Different platforms implement the mechanics differently: some update the stop only on new ticks or last trade price, some use bid/ask depending on side, and some submit a market order when the stop is hit while others can use stop‑limit. It’s important to know how your broker handles triggers and execution.

Common methods for setting a trailing stop

Traders typically pick a trailing method that suits their strategy and the current market environment. A simple fixed pip trail is easy to use on short timeframes: for example, scalpers might choose a small pip distance to protect tiny profits. A percentage trail makes more sense on longer‑term positions where price levels are larger. Volatility‑based trails, such as ATR (Average True Range) multiples, widen the stop in choppy, high‑volatility markets and tighten in calm markets; a rule of thumb is to set the trail at 1.5–3 × ATR depending on how much “noise” you want to absorb. Other traders trail using technical levels — moving averages, previous swing highs/lows, or market structure (raising the stop to the most recent higher low in an uptrend) — which ties the exit to price behaviour rather than an arbitrary distance.

You can also trail manually: move your stop to breakeven after a certain profit threshold, then trail it behind subsequent swing lows or moving averages.

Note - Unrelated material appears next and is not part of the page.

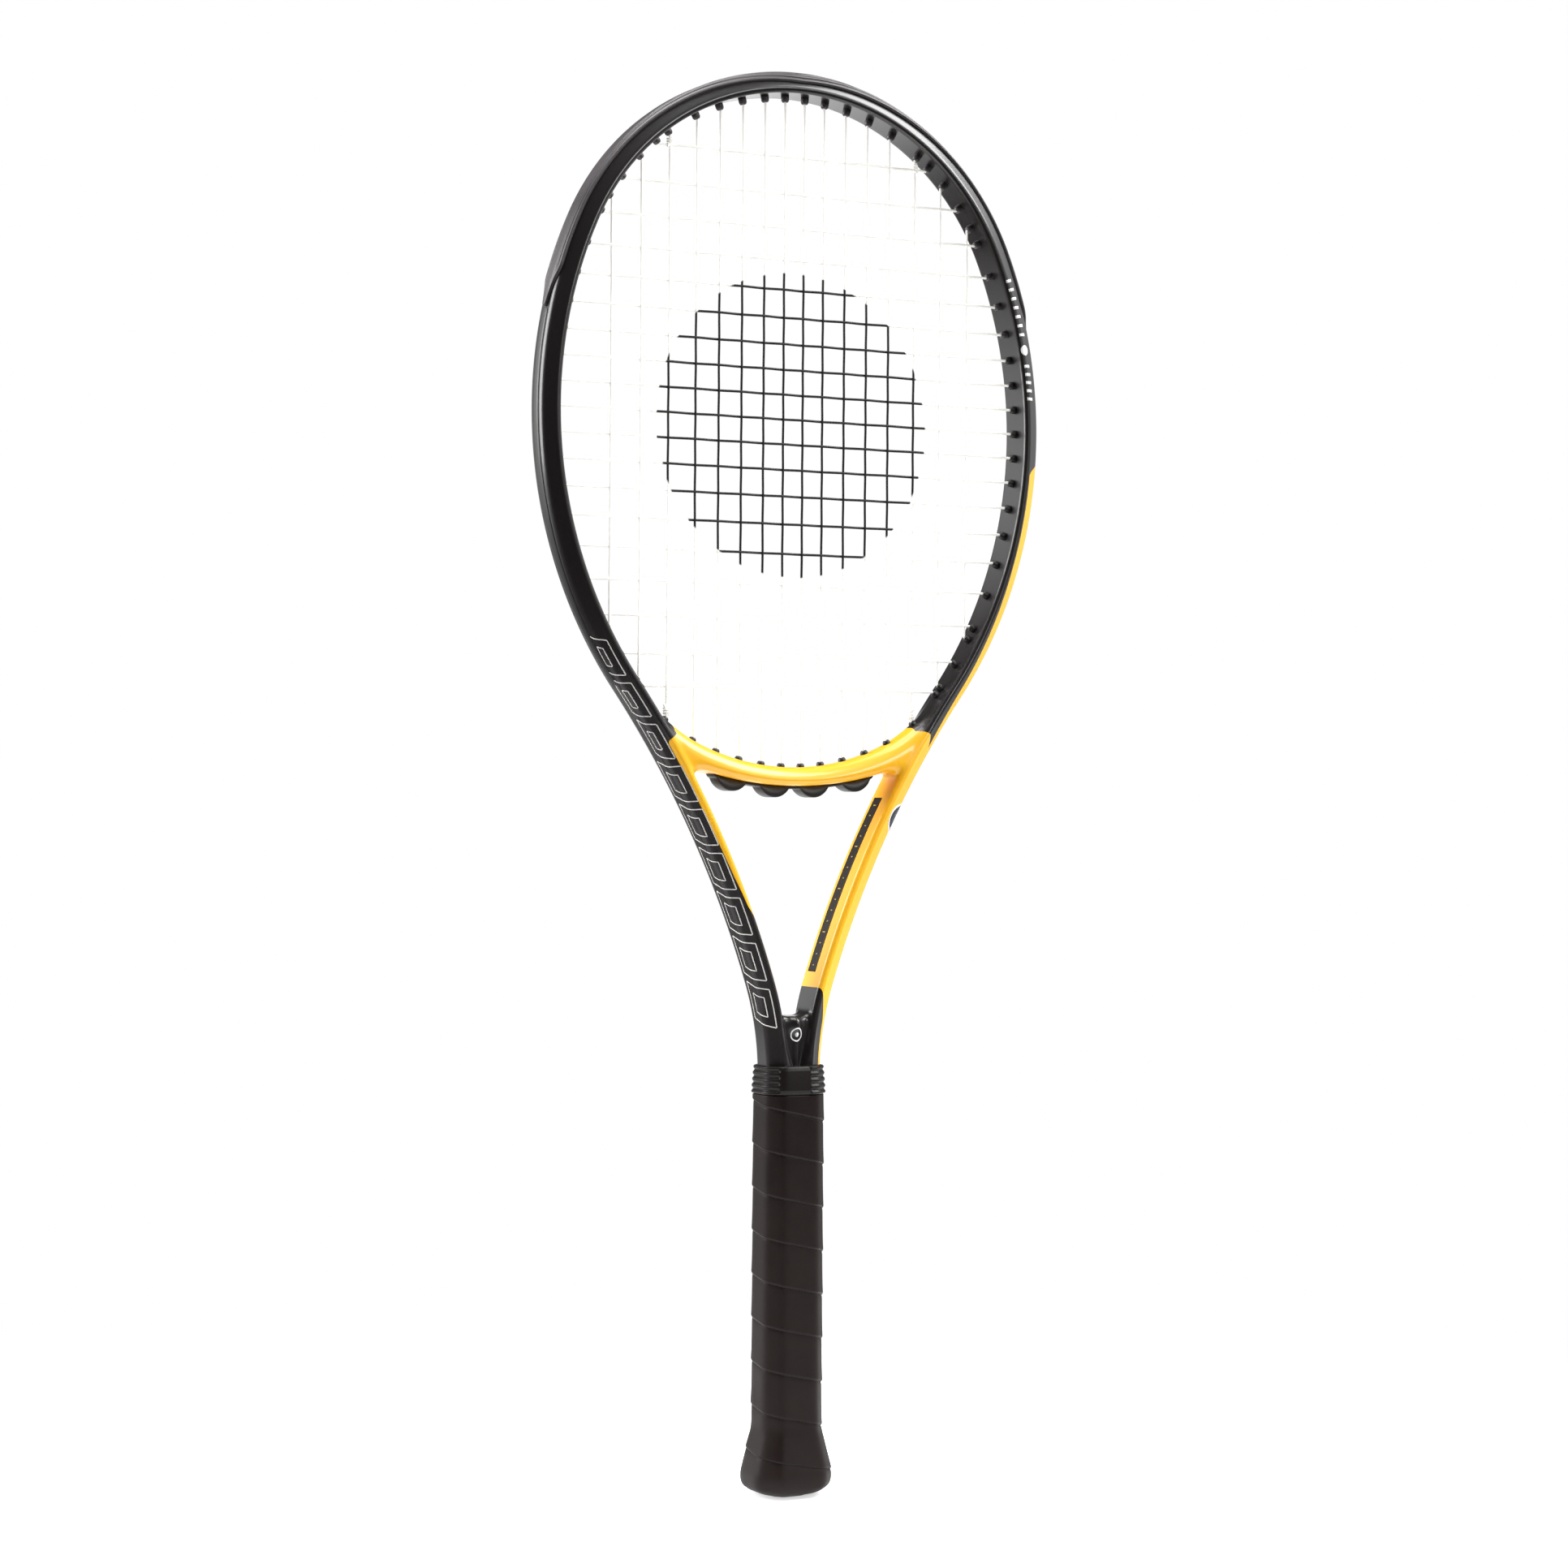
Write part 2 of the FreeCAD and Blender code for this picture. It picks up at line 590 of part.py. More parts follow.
slab = Part.makeBox(2 * STRIP_REACH, 2 * STRIP_HALF, 30.0, V(-STRIP_REACH, -STRIP_HALF, BRIDGE_LOW_Z - 10))
lobes = []
for x in LOBES:
    drop = BRIDGE_LOW_R + STRIP_WALL + LOBE_DROP - LOBE_R
    z = low_c.z - math.sqrt(drop * drop - x * x)
    for side in (1, -1):
        lobes.append(Part.makeCylinder(LOBE_R, 2 * STRIP_HALF, V(side * x, -STRIP_HALF, z), AXIS_Y))
under = join([low_disc(BRIDGE_LOW_R + STRIP_WALL).common(slab)] + lobes)
under = under.cut(low_disc(BRIDGE_LOW_R))
under = max(under.Solids, key=lambda solid: solid.Volume)
outside = low_disc(BRIDGE_LOW_R + 40).cut(low_disc(BRIDGE_LOW_R + 0.6))
throat_tubes = []
for tip, foot in BRIDGE_BARRELS:
    if tip.x < STRIP_REACH:
        along = foot.sub(tip)
        foot = foot.add(along.multiply(4.0 / along.Length))
    tube = rod(tip, foot, BARREL_R).cut(rod(tip, foot, BARREL_BORE)).cut(outside)
    tube = max(tube.Solids, key=lambda solid: solid.Volume)
    throat_tubes += [tube, mirrored(tube)]
save("grommet_strip_throat", join([under] + throat_tubes))

# String bed: mains in one layer, crosses just behind them
mains, crosses = [], []
for top, low in zip(MAIN_TOPS, MAIN_LOWS):
    string = rod(V(low[0].x, -STRING_R, low[0].z - 1.5), V(top[0].x, -STRING_R, top[0].z + 1.5), STRING_R)
    mains += [string, mirrored(string)]
for tip, foot in CROSS_ENDS:
    reach = tip.x + 1.5
    crosses.append(rod(V(-reach, STRING_R, tip.z), V(reach, STRING_R, tip.z), STRING_R))
save("main_strings", Part.makeCompound(mains))
save("cross_strings", Part.makeCompound(crosses))

knots = []
for index, side in ((5, 1), (5, -1)):
    for tip in (MAIN_TOPS[index][0], MAIN_LOWS[index][0]):
        drop = -4.0 if tip.z > 500 else 4.0
        knots.append(Part.makeSphere(1.7, V(side * tip.x, -STRING_R, tip.z + drop)))
save("string_knots", Part.makeCompound(knots))
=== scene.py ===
import bpy
import math
import numpy as np
from mathutils import Matrix, Vector


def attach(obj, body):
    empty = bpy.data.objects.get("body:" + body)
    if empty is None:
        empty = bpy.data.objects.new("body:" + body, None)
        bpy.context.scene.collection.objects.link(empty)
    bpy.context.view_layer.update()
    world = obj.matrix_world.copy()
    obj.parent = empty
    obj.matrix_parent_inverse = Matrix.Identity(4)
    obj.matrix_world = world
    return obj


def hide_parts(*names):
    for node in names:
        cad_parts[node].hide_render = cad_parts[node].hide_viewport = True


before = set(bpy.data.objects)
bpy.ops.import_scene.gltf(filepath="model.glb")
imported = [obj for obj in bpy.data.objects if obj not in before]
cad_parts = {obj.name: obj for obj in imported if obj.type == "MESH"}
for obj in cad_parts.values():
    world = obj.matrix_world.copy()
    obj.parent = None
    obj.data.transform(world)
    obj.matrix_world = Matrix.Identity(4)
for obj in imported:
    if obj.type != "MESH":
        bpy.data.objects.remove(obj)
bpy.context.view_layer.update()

MM = 0.001

# Millimetres, in the CAD model's frame: +Z up the racket, front is -Y. In the code s is the distance along
# the tube's centreline from the top of the head, and u is how far outwards of the centreline a place lies.
LENGTH = 685.8

# The tube: half width and depth, the roundings of its section, its path as radius and turn in degrees.
TUBE_A, TUBE_B = 4.55, 10.0
EDGE_R, SHOULDER_R, SHOULDER_Y = 2.0, 3.7, 4.0
BUMPER_WALL = 1.5
HALF_PATH = [(122.7, 66.2), (219.3, 59.8), (-505.3, 18.1), (-149.0, 17.9)]
TOP_Z = LENGTH - BUMPER_WALL - TUBE_A

# The throat: the bridge, the opening and the web, and how softly they join the tubes.
BRIDGE_TOP_Z, BRIDGE_TOP_R, BRIDGE_TOP_TURN = 351.0, 125.0, 22.6
BRIDGE_LOW_Z, BRIDGE_LOW_R, BRIDGE_HALF = 342.0, 175.0, 9.6
BRIDGE_TOP_ROUND, BRIDGE_LOW_ROUND, WEB_ROUND = 8.0, 4.0, 2.8
OPENING_Z, OPENING_LOW_ROUND, OPENING_TOP_ROUND, OPENING_SINK = 231.0, 7.0, 11.0, 1.95
WEB_HALF, WEB_FLANK, WEB_RIDGE, WEB_NOSE, NOSE_Z = 7.0, 9.7, 1.0, 1.8, 227.0
FRAME_LOW, BLEND = 195.0, 2.0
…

Automated trailing, either via built‑in platform orders or an Expert Advisor / script, handles the task for you and can be useful when you cannot watch the market constantly.

When to use trailing stops

Trailing stops are most useful in trending markets where the goal is to let winners run while protecting gains when the trend ends. If your strategy seeks large directional moves, a trailing stop can prevent giving back all profits when a reversal happens. They are less suitable in sideways or very noisy markets, because frequent whipsaws will likely hit tight trailing stops and produce a sequence of small losses or small winners.

Timeframe matters: intraday traders typically use tight pip trails, swing traders may prefer ATR or structure‑based trails, and position traders might rely on percentage trails or weekly moving averages. Always match the trailing distance to the instrument’s volatility and your time horizon.

Practical examples and a small plan you can test

A pragmatic approach is to combine an initial fixed stop with a method for trailing. For example, risk 1% of your account on entry with an initial stop placed under recent structure. When the trade reaches +2R (twice your risk), move the stop to break‑even. After that, switch to a volatility‑based trail such as 1.5 × 14‑period ATR. This sequence locks in the initial risk, removes downside exposure at breakeven, and then uses market volatility to give the trade room to run.

Another simple test: on a 1‑hour chart, buy when price breaks above a clear resistance, set an initial stop 40 pips below entry, and set a trailing stop of 30 pips. Track the result over 20 trades to see how many times you capture large moves versus how often you get whipsawed.

Always size positions so that the stop distance corresponds to your risk per trade. If a 200‑pip trailing distance would exceed your risk tolerance, reduce position size accordingly rather than tightening the stop into a level that makes the trade fragile.

Risks and caveats

Trailing stops can help with discipline, but they are not a guarantee. In fast news events, weekend gaps or illiquid periods, the execution price can be materially worse than the trigger price because many trailing stops convert into market orders. Slippage is therefore a real possibility. Different brokers and platforms also treat trailing orders differently — some trail on last trade price, others on bid/ask — which changes when the stop moves and when it fires. In heavily ranged markets, trailing stops can repeatedly close and reopen positions or lock in small profits while missing larger swings. Finally, algorithmic or institutional activity can create sharp spikes that take out stops before a trade resumes in the original direction; this is part of market risk.

Because of these issues, do not rely on trailing stops alone for risk management. Combine them with sensible position sizing, awareness of economic calendar events, and knowledge of how your broker executes stop and trailing orders. Remember that trading carries risk and past patterns don’t guarantee future outcomes; this information is educational and not personalised advice.

Key takeaways

  • Trailing stops are dynamic stop‑losses that move with a winning trade to lock in profits while letting winners run.
  • Choose the trailing distance to match the pair’s volatility and your timeframe — methods include fixed pips, percentage, ATR multiples, moving averages or market structure.
  • Trailing stops help discipline exits but can suffer slippage, gaps, and whipsaws; always test a method and size positions to risk tolerance.
  • Trading carries risk; this article is educational only and not personal financial advice.